Hiroshima/The influence of the U.S. in the destruction and reconstruction of Hiroshima

The influence of the U.S. in the destruction and reconstruction of Hiroshima

During the post-war reconstruction period, the involvement of the western countries in the urban reconstruction plan became frequent. Ideologies and modern architecture prevailing in the western world started to be influential in the nation with the return of numerous architects and critics from overseas. Although the urban fragments remained after the atomic bomb were preserved and highly respected, the shift from Japanese tradition to post war modernism was inevitable at that time.

 

In the post war period, nationalistic sentiment among the Japanese did not entirely defer any involvement from the U.S. in the reconstruction of Hiroshima. In fact, during the consultation before the reconstruction started, the Hiroshima authorities received advice from foreign consultants, including an American park planner, Tam Deling in 1947. He suggested to build a Peace Memorial and to preserve buildings near ground zero (below the explosion of the atomic bomb).
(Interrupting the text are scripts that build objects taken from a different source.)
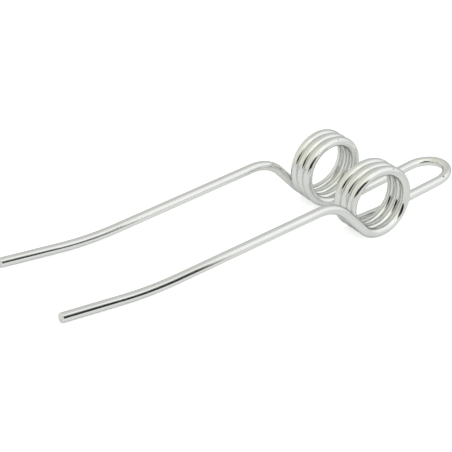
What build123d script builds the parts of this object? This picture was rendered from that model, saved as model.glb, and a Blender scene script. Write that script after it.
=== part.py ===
from build123d import *
from math import asin, atan, atan2, cos, degrees, hypot, pi, radians, sin, tan
import os

# A double torsion spring: one length of round wire, bent into two coils of opposite hand on one
# axis, joined by a loop of two parallel arms, with a long leg leaving the outer end of each coil.
# Sizes are in millimetres and degrees. Lengths along the wire are taken on its centreline.

# wire
wire_diameter = 5.0
cut_edge_break = 0.3  # chamfer round each sheared end

# coils
coil_bore = 28.5
full_turns = 3
turn_gap = 0.15  # air between neighbouring turns
start_angle = 5.5  # each coil starts this far past its point furthest from the legs
leave_angle = 53.0  # and ends this far past it, after the full turns
lead_run = 3.0  # wire between a coil's end and the corner that takes out its sideways slope
lead_radius = 60.0  # gentle bends where the arms and legs meet the coils

# loop
loop_slot = 17.0  # clear width between the arms
loop_reach = 67.5  # coil axis to the outside of the loop's round end, measured along the legs
loop_nose = 13.2  # length of the round end, which is a little longer than a half circle
arm_lead = 14.0  # wire between the corner of each arm's bend and the coil's start
arm_bend = 7.3  # the arms are bent back by this much from the line of the coil's start

# legs
leg_offset = 29.0  # from the coils' far point to the plane of the legs
leg_reach = 188.0  # coil axis to the cut ends, measured along the legs
crest_radius = 22.0  # bend from the ramp, which climbs off the coil, into the leg
tip_length = 49.0
tip_angle = 10.3  # tips bend away from the plane of the arms
tip_flare = 0.8  # tips spread outwards
tip_radius = 180.0

wire_radius = wire_diameter / 2
coil_radius = coil_bore / 2 + wire_radius
pitch = wire_diameter + turn_gap
turns = full_turns + (leave_angle - start_angle) / 360
slope = atan(pitch / (2 * pi * coil_radius))  # of the wire in the coil, in radians
start = radians(start_angle)
leave = radians(leave_angle)
arm_side = loop_slot / 2 + wire_radius


def along(begin, direction, distance):
    """The point at a distance from where a line begins."""
    return Vector(*begin) + Vector(*direction).normalized() * distance


# Corners of one half of the wire, as it is wound: the coil axis is Z, with the mirror plane of the
# spring at Z = 0. The legs run along Y, and X points from the axis to the coils' far point.
coil_start = Vector(
    coil_radius * cos(start), coil_radius * sin(start), arm_side + arm_lead * sin(slope)
)
arm_corner = along(coil_start, (sin(start), -cos(start), -tan(slope)), arm_lead)
arm_slant = radians(arm_bend) - start
arm_direction = Vector(sin(arm_slant), cos(arm_slant), 0)
arm_run = (arm_corner.Y - wire_radius + loop_reach) / arm_direction.Y
loop_end = along((arm_corner.X, arm_corner.Y, 0), arm_direction, -arm_run)
loop_centre = along(loop_end, arm_direction, loop_nose)
arm_start = loop_centre + Vector(0, 0, arm_side)

coil_end = Vector(coil_radius * cos(leave), coil_radius * sin(leave), coil_start.Z + pitch * turns)
climb = Vector(-sin(leave), cos(leave), 0)
ramp_corner = along(coil_end, climb + Vector(0, 0, tan(slope)), lead_run)
leg_line = coil_radius - leg_offset
crest_corner = along(ramp_corner, climb, (ramp_corner.X - leg_line) / sin(leave))

flare, lift = radians(tip_flare), radians(tip_angle)
tip_direction = Vector(-sin(lift) * cos(flare), cos(lift) * cos(flare), sin(flare))
tip_corner = Vector(leg_line, leg_reach - tip_length * tip_direction.Y, crest_corner.Z)
leg_end = along(tip_corner, tip_direction, tip_length)

with BuildPart() as half:
    with BuildLine(
        Plane(origin=loop_centre, x_dir=-arm_direction, z_dir=Vector(0, 0, 1).cross(arm_direction))
    ) as nose:
        EllipticalCenterArc((0, 0), loop_nose, arm_side, start_angle=0, arc_size=90)
    with BuildLine() as route:
        add(nose.line)
        FilletPolyline(arm_start, arm_corner, coil_start, radius=lead_radius)
        coil = Helix(
            pitch, pitch * turns, coil_radius, center=(0, 0, coil_start.Z), mode=Mode.PRIVATE
        )
        add(coil.rotate(Axis.Z, start_angle))
        FilletPolyline(
            coil_end,
            ramp_corner,
            crest_corner,
            tip_corner,
            leg_end,
            radius=[lead_radius, crest_radius, tip_radius],
        )
    with BuildSketch(Plane(origin=loop_end, z_dir=(0, 0, 1))):
        Circle(wire_radius)
    sweep(path=route.line)
    cut_face = half.faces().filter_by(GeomType.PLANE).sort_by(Axis.Y)[-1]
    chamfer(cut_face.edges(), cut_edge_break)


def tilt_onto(foot_x, foot_y, foot_radius):
    """How far the spring rolls on its coils before a round foot touches the floor, in degrees."""
    reach = hypot(foot_x, foot_y)
    return degrees(atan2(-foot_x, foot_y) + asin((coil_radius + wire_radius - foot_radius) / reach))


# The spring lies on its coils and on the undersides of its leg ends, or on the bends before them if
# the tips turn up further than that.
end_foot = along(leg_end, tip_direction, -cut_edge_break) + Vector(cos(lift), sin(lift), 0) * wire_radius
bend_foot = Vector(leg_line - tip_radius, tip_corner.Y - tip_radius * tan(lift / 2), 0)
rest_tilt = tilt_onto(end_foot.X, end_foot.Y, 0)
if rest_tilt < tip_angle:
    rest_tilt = tilt_onto(bend_foot.X, bend_foot.Y, tip_radius + wire_radius)

# The finished spring at rest: Y is the coil axis, +X points to the loop and the floor is level. The
# origin is on the coil axis, midway between the coils.
down = Vector(sin(radians(rest_tilt)), 0, -cos(radians(rest_tilt)))
with BuildPart() as spring:
    with Locations(Plane(origin=(0, 0, 0), x_dir=down, z_dir=(0, 1, 0))):
        add(half.part)
    mirror(about=Plane.XZ)

os.makedirs("parts", exist_ok=True)
spring.part.label = "spring"
export_step(spring.part, "parts/spring.step")

print(f"rest tilt {rest_tilt:.3f} degrees")
print(f"wire length {2 * route.wire().length:.1f} mm")
print(f"volume {spring.part.volume:.1f} mm3, floor at {spring.part.bounding_box().min.Z:.4f} mm")
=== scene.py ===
# %% [markdown]
# # A double torsion spring, dressed and lit
#
# The spring is one length of round steel wire, 5 mm thick and plated with bright zinc. It is bent
# into two coils on one axis, with a long loop between them and a leg running off each. The script
# first loads the measured model as a fixed frame, in metres, and notes the box it fills. Whatever
# is made below has to stay inside that box.

# %% Load the frame
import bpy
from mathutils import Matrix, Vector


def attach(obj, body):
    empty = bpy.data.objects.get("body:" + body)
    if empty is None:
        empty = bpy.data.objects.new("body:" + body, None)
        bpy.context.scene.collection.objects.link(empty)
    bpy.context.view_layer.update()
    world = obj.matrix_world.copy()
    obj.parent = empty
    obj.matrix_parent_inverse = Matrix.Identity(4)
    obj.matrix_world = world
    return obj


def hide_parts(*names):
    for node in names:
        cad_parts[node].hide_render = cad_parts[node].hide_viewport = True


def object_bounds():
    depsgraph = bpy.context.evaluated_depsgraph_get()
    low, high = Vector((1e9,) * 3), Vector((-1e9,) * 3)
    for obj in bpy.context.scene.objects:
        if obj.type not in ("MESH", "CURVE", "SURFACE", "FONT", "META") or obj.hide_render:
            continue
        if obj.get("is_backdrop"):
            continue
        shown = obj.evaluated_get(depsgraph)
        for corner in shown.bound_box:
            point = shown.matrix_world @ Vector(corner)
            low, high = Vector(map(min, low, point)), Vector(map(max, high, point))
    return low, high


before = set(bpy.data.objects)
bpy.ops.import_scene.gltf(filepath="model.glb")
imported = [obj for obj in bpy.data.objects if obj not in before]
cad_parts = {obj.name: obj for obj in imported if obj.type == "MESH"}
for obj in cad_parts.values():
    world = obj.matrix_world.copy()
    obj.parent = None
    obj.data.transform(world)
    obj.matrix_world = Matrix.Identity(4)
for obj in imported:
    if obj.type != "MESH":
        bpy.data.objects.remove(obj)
cad_box = [list(corner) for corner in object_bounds()]

from math import asin, atan, atan2, cos, hypot, pi, radians, sin, tan

import bpy
from mathutils import Matrix, Quaternion, Vector

print("solid spring fills", [[round(c * 1000, 1) for c in corner] for corner in cad_box], "mm")

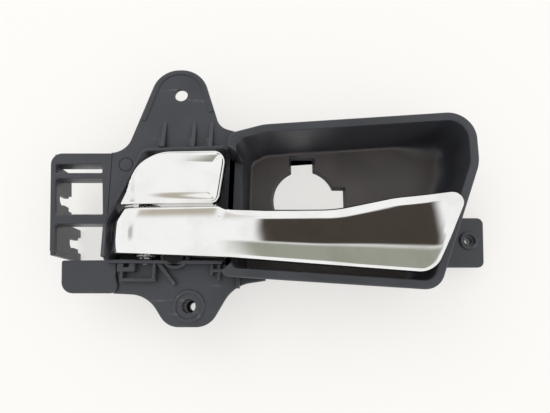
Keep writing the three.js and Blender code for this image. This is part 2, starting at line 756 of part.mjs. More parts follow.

The authorities then enacted the Hiroshima Peace Memorial Reconstruction Act in 1949, which provided the city special grant aid and the international competition for the design of the Hiroshima Peace Memorial Park was announced in August that year.

 

Starting from the Hiroshima peace park project by Kenzo Tange, the modern style of the Peace Memorial Museum expressed the Le Corbusier influences. Graduated from the University of Tokyo, Tange was deeply inspired by the work of Le Corbusier. Such influence could be perceived from the reinforced concrete articulated building, with supporting pillars sharing the same expression from the Corbu’s patented piloti. Tange did not want to replace the Japanese traditional elements, which are embraced in his early works, but to convince the people that large architecture built in social human scale was in demand.